Set task:
Give back the exact lines spanning from the line with "round(bar.volume / 1000, 2))" to the line with "before = set(bpy.data.objects)", with both of those lines included and no others.
>> begin Data in this exercise
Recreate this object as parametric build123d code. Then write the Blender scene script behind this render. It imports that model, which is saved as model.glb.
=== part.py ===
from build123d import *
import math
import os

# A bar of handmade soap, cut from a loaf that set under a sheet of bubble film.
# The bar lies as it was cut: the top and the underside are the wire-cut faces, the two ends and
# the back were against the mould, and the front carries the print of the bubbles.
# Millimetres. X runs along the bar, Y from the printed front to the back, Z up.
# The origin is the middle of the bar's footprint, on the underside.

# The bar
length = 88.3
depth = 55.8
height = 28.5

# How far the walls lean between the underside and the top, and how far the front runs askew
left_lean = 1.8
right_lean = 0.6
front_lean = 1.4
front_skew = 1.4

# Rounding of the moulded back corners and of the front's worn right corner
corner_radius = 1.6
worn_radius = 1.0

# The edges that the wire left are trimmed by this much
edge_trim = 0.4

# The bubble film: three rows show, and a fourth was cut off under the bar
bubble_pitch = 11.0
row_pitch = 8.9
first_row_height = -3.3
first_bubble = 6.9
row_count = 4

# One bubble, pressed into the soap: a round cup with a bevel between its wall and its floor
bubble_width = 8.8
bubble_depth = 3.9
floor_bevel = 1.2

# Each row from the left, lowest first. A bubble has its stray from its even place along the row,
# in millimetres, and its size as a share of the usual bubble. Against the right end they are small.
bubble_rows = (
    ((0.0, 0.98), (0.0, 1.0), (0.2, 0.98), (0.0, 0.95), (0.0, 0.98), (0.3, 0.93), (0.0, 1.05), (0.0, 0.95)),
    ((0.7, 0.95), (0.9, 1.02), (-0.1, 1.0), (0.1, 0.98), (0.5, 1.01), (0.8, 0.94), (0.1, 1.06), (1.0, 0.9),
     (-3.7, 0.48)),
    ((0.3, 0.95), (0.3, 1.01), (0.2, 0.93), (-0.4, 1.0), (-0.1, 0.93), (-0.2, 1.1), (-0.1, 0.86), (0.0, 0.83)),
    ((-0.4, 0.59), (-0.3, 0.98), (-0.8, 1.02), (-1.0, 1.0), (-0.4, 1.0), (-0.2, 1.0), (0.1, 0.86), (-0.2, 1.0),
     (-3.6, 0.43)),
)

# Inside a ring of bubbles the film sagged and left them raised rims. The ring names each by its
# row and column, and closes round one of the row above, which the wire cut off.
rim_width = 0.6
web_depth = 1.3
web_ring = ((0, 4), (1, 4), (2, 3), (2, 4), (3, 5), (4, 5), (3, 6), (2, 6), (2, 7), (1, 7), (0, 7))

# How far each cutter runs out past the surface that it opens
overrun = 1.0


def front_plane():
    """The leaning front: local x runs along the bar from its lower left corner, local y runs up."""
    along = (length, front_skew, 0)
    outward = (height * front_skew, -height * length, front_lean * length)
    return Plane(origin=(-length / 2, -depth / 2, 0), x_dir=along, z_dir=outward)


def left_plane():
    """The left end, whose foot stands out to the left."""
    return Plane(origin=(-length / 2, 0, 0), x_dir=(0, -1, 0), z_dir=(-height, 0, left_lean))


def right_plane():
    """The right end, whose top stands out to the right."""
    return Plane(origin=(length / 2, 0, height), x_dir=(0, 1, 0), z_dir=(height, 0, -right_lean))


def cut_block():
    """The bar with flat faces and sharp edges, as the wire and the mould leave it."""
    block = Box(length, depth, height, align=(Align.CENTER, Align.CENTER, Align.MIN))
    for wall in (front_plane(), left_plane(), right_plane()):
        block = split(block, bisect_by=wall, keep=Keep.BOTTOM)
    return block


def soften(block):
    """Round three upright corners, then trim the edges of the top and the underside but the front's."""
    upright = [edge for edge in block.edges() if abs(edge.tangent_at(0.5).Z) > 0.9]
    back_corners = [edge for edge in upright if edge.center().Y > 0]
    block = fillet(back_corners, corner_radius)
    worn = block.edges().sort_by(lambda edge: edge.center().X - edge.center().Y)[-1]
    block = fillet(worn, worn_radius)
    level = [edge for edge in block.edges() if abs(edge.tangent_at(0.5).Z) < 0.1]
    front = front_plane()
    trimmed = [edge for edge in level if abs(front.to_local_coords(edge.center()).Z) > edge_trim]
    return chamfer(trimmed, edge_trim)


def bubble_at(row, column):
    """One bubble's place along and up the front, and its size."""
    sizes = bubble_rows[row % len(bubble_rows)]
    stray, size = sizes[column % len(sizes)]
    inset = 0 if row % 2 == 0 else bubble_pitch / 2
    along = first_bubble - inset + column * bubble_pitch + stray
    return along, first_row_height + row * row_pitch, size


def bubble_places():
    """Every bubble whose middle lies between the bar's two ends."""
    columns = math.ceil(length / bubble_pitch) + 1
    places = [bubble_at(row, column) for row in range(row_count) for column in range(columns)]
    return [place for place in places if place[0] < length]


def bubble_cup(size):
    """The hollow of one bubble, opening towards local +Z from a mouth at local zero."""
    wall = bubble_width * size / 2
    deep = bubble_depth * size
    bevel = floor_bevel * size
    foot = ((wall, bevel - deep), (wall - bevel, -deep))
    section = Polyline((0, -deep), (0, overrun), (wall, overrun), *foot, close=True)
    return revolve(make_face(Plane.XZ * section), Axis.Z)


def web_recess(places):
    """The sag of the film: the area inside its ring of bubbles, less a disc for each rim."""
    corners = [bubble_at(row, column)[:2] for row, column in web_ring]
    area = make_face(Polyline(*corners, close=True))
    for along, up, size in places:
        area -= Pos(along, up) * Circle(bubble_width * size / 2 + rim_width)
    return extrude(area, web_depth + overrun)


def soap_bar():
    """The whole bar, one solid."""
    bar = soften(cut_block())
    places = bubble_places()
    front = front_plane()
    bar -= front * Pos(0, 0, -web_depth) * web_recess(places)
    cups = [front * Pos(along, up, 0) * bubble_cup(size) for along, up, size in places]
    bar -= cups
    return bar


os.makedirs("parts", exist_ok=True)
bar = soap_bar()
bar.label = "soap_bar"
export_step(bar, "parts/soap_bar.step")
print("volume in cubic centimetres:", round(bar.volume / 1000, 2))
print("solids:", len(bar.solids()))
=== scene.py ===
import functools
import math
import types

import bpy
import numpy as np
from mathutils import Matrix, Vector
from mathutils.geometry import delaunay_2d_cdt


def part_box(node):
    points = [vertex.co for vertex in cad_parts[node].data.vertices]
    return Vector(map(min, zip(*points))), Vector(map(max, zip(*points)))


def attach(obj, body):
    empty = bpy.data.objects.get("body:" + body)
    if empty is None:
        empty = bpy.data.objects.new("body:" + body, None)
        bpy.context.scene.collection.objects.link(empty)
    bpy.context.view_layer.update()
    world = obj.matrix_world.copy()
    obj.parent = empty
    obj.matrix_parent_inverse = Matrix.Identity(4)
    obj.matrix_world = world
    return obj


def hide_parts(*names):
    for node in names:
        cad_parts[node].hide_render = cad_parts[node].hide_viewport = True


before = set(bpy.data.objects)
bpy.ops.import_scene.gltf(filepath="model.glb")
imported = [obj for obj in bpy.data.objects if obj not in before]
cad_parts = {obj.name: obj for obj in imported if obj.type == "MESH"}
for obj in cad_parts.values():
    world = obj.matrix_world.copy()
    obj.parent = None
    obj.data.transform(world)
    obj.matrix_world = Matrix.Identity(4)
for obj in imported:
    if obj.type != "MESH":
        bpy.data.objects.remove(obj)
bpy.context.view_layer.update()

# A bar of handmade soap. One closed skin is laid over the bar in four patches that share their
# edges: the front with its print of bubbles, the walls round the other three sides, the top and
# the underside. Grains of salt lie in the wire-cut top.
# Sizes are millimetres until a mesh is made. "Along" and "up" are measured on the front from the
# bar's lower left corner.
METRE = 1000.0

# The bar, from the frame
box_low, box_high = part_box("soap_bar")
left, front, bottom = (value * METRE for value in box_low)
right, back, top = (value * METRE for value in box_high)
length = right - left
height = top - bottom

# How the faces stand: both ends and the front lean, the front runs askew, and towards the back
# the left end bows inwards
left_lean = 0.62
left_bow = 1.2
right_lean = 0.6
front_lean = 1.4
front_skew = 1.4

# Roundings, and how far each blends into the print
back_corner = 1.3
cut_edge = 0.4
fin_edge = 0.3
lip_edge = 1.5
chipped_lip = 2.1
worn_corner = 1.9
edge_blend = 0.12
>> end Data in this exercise
>> begin Data in this exercise
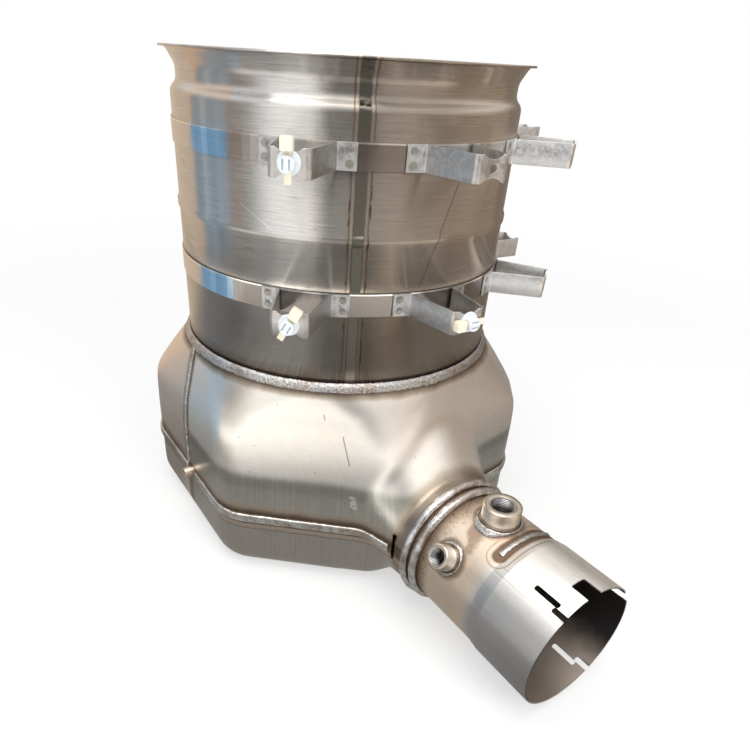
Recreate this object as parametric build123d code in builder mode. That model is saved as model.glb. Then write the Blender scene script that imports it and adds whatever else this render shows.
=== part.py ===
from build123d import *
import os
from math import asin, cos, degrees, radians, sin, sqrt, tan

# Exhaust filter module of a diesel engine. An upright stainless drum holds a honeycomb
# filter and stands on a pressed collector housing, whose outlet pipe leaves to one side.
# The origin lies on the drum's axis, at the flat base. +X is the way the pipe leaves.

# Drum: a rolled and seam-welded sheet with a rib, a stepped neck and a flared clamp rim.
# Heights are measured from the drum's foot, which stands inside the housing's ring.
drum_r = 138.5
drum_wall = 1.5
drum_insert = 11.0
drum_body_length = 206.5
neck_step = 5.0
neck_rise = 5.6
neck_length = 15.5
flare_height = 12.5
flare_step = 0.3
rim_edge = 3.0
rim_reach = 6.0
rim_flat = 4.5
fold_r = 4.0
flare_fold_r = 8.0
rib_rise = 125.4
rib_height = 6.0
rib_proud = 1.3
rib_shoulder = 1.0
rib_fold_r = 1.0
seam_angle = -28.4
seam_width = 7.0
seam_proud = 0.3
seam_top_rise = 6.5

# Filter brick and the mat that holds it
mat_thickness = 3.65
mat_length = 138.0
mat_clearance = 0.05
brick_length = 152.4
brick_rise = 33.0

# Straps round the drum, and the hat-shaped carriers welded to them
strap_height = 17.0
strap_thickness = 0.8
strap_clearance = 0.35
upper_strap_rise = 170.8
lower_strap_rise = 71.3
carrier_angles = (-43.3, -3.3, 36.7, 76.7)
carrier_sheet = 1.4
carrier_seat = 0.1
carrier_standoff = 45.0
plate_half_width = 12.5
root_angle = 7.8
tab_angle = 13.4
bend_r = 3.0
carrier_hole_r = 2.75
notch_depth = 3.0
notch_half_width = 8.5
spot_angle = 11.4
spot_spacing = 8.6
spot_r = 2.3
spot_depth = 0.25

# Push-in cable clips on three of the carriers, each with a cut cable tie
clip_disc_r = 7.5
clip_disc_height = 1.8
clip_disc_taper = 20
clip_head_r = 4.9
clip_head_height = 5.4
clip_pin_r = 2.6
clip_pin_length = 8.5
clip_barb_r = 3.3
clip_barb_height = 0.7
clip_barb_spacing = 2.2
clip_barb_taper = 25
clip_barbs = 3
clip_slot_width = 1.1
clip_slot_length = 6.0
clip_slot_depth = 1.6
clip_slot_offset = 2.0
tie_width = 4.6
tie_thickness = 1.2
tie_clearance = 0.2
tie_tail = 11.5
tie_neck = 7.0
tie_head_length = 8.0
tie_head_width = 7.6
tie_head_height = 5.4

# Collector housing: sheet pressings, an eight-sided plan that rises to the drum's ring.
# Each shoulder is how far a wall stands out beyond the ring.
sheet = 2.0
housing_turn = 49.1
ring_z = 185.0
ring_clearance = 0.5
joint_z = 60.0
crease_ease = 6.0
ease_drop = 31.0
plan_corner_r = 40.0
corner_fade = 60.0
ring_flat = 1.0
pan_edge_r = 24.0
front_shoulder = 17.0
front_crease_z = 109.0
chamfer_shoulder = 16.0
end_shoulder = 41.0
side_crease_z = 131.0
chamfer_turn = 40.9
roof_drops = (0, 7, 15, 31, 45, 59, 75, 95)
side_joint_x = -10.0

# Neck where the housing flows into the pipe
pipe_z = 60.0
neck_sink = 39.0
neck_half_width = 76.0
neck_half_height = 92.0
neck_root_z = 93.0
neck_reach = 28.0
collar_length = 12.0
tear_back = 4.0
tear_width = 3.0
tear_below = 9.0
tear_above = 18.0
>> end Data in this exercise
>> begin Data in this exercise
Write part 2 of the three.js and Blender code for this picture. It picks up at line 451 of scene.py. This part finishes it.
>> end Data in this exercise
The response:
print("volume in cubic centimetres:", round(bar.volume / 1000, 2))
print("solids:", len(bar.solids()))
=== scene.py ===
import functools
import math
import types

import bpy
import numpy as np
from mathutils import Matrix, Vector
from mathutils.geometry import delaunay_2d_cdt


def part_box(node):
    points = [vertex.co for vertex in cad_parts[node].data.vertices]
    return Vector(map(min, zip(*points))), Vector(map(max, zip(*points)))


def attach(obj, body):
    empty = bpy.data.objects.get("body:" + body)
    if empty is None:
        empty = bpy.data.objects.new("body:" + body, None)
        bpy.context.scene.collection.objects.link(empty)
    bpy.context.view_layer.update()
    world = obj.matrix_world.copy()
    obj.parent = empty
    obj.matrix_parent_inverse = Matrix.Identity(4)
    obj.matrix_world = world
    return obj


def hide_parts(*names):
    for node in names:
        cad_parts[node].hide_render = cad_parts[node].hide_viewport = True


before = set(bpy.data.objects)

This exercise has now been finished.